L’issue de ces affrontements n’est jamais favorable aux Gwich’in. D’un côté, la destruction de l’environnement, la construction de routes ou d’oléoducs coupent les communautés indigènes de leurs moyens de subsistance ; de l’autre, la sanctuarisation de l’environnement fait des autochtones des étrangers tout juste tolérés sur leur propre territoire.

Ni traité académique, ni grand reportage, ni récit personnel, le texte de Nastassja Martin est un peu tout cela à la fois : l’auteure donne à voir et à comprendre « toute la finesse et la profondeur » des manières d’être de ceux dont elle a partagé la vie. Stéphane Foucart

EDITIONS LA DÉCOUVERTE

Les Ames sauvages. Face à l’Occident, la résistance d’un peuple d’Alaska, de Nastassja Martin, La Découverte, 316 p., 22 €.
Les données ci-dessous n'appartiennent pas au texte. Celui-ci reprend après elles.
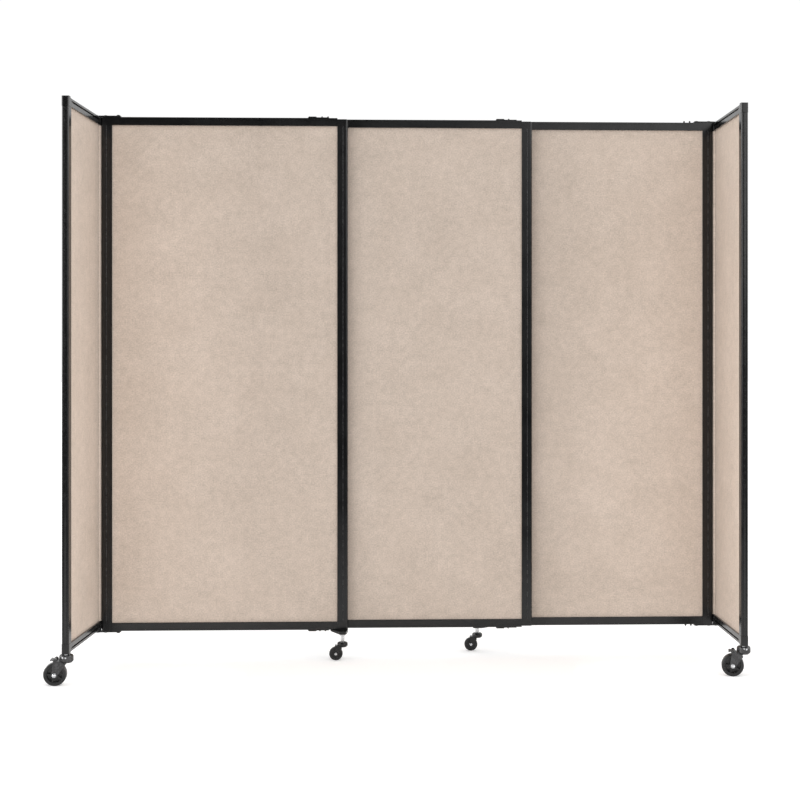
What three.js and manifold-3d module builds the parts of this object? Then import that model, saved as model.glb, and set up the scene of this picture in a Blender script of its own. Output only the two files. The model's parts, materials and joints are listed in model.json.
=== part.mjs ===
import * as THREE from "three";
import { mergeVertices } from "three/addons/utils/BufferGeometryUtils.js";
import Module from "manifold-3d";

// A telescoping privacy screen: three framed panels that slide behind each other, with a hinged wing at
// each end. It rolls on a large swivel caster under each wing and a small one under each outer panel.
// Sizes are in millimetres. +X runs along the wall to the right, +Y to the back and +Z up.

// Driving sizes of the wall
const panelWidth = 938;
const panelHeight = 1962;
const panelOverlap = 226;
const planePitch = 38;
const wingWidth = 528;
const wingTopDrop = 1;
const wingBottomRise = 7.5;
const leftWingSplay = 2.8;

// Frame bars
const frameThickness = 25.4;
const stileWidth = 40;
const hingeStileWidth = 26;
const railHeight = 31;
const barWall = 2.2;
const barCornerRadius = 1.2;
const outerEdgeRadius = 7;
const webThickness = 2;
const edgeSlotWidth = 9;
const faceGrooveWidth = 2.6;
const faceGrooveDepth = 1;
const stileGrooveInset = 17;
const railGrooveInset = 8;
const cornerBlockDrop = 4.5;
const cornerBlockRadius = 5;
const blockProud = 0.2;
const capProud = 0.8;
const capRise = 4.5;
const capLength = 25;
const capCornerRadius = 2;
const stemBoreRun = 3;
const tongueLength = 25;

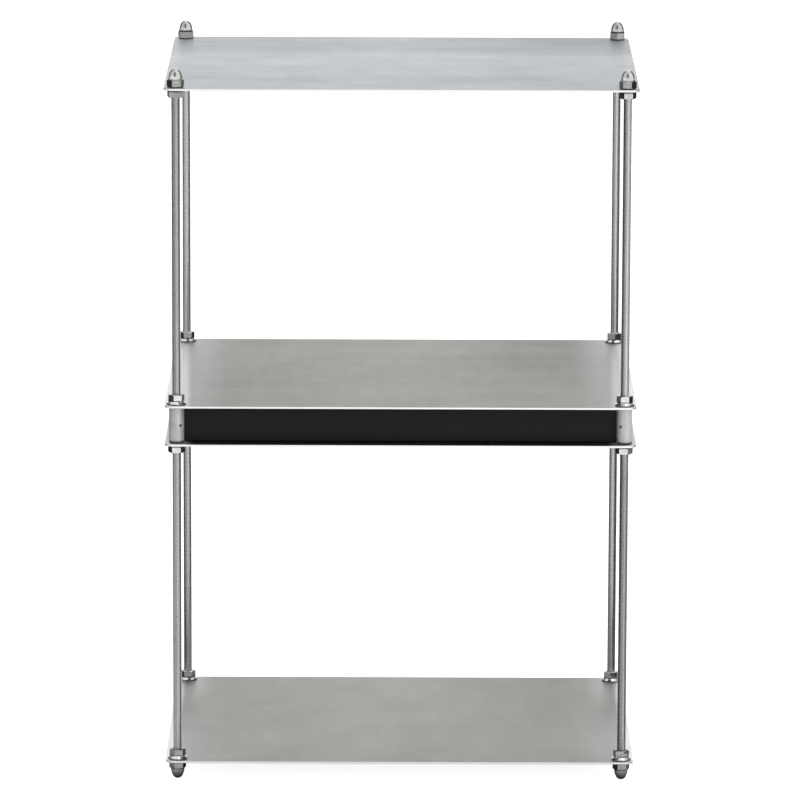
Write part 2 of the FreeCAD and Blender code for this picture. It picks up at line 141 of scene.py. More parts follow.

ROMAN. Umami, de Laia Jufresa

Le mot vient du japonais : l’umami est la cinquième saveur identifiable par la langue d’un être humain. Dans le premier roman de la mexicaine Laia Jufresa, c’est le nom qu’a choisi Alfonso pour la maison qu’il a fait construire dans un quartier de Mexico. Un terrain que cet anthropologue, spécialiste de l’alimentation précolombienne, a loti de quatre autres maisons, toutes baptisées du nom d’une saveur et toutes marquées, comme celle d’Alfonso, par un deuil.

A travers une succession de monologues, les résidents dévoilent ces tragédies qui nourrissent l’histoire de cette petite communauté : des drames qui, loin d’isoler les voisins, les rapprochent, dans un même élan de consolation. Sans forcer le trait ni creuser trop profond dans les plaies, Laia Jufresa, en aquarelliste des sentiments, capte fort joliment ces moments d’après le deuil où la vie, comme nature au printemps, reprend douloureusement ses droits. Ariane Singer

BUCHET-CHASTEL

Umami, de Laia Jufresa, traduit de l’espagnol (Mexique) par Margot Nguyen Béraud, Buchet-Chastel, 272 p., 20 €.

RÉCIT. Manuel d’exil, de Velibor Colic

Velibor Colic était écrivain en Bosnie avant de fuir son pays dans les années 1990 et de se réfugier en France, où il a dû repartir de zéro : « Se retrouver illettré alors qu’on est écrivain est une frustration monstrueuse », note-t-il.

Si la guerre et son ancien pays sont au cœur de presque tous ses livres, ce n’est que dans ce cinquième titre écrit en français qu’il aborde son exil. Alternant poésie sombre et douce ironie, Manuel d’exil est un roman d’inspiration autobiographique – « briques de vérités scellées par le ciment de la fiction » – et le manifeste d’une ambition folle en littérature, nourrie par un « désir de revanche » qui a permis à l’auteur de surmonter les difficiles premières années d’exil. Virginia Bart

GALLIMARD

Manuel d’exil. Comment réussir son exil en trente-cinq leçons, de Velibor Colic, Gallimard, 208 p., 17 €.